Since Vulfpeck was founded in 2011, they’ve released non-stop fun. That is exactly what they bring to “Something.” Granted, the cover is not their best work, and if I was trying to concoct a romantic evening, I would rather hear George Harrison’s voice. Still, there is a refreshing amount of freedom in Vulfpeck’s rendition I can’t help but enjoy. Though they stay true to much of the Beatles’ original song, there is still value in their cover. Through Vulfpeck’s passionate performance, I remember why I loved “Something” so much originally.

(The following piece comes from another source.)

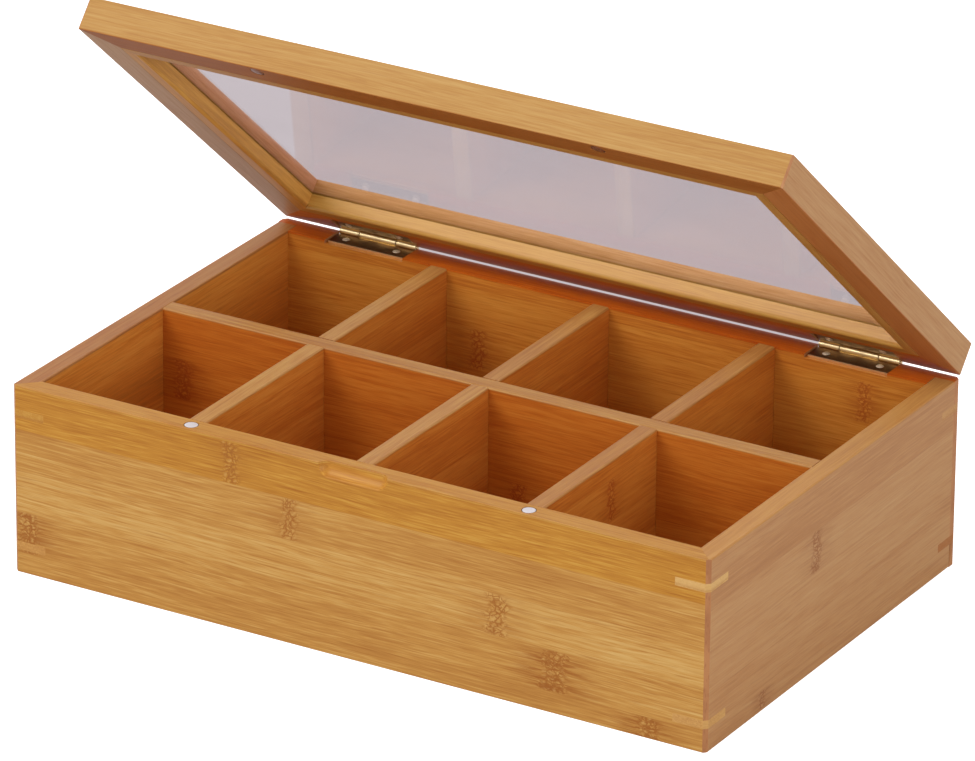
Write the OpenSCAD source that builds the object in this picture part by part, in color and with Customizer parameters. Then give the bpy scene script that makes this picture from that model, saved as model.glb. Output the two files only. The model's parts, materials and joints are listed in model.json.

T.S. Eliot once said, “Immature poets imitate. Mature poets steal.” (Some sources credit Pablo Picasso originally with the quote, “Good artists copy. Great artists steal.” Either way, both quotes were probably stolen from someone lesser known.) All art is stolen, whether “original” or covered. Covers walk a dangerous line between being innovative and being lazy. Fortunately, artists such as John Legend and Chris Thile have taken Eliot’s advice and decided to be innovative. When arranged and performed correctly, covers are not just stolen pieces of art. They are stolen, dissected, and refurbished.
It was a good few weeks for covers of classic 60’s songs. For that, they are my Sunday’s Best.
The Stoop Kids (Tahoe) – For continuing to impress. Easily my favorite band of the last year, “Tahoe” is the latest in a string of very good singles.
Dirty Projectors (Cool Your Heart) – For cooling my heart with this pleasant, electronic piece.
OK Go (Interesting Drug) – While we’re on the subject of covers, this one surfaced at a pretty good time to describe our current political climate.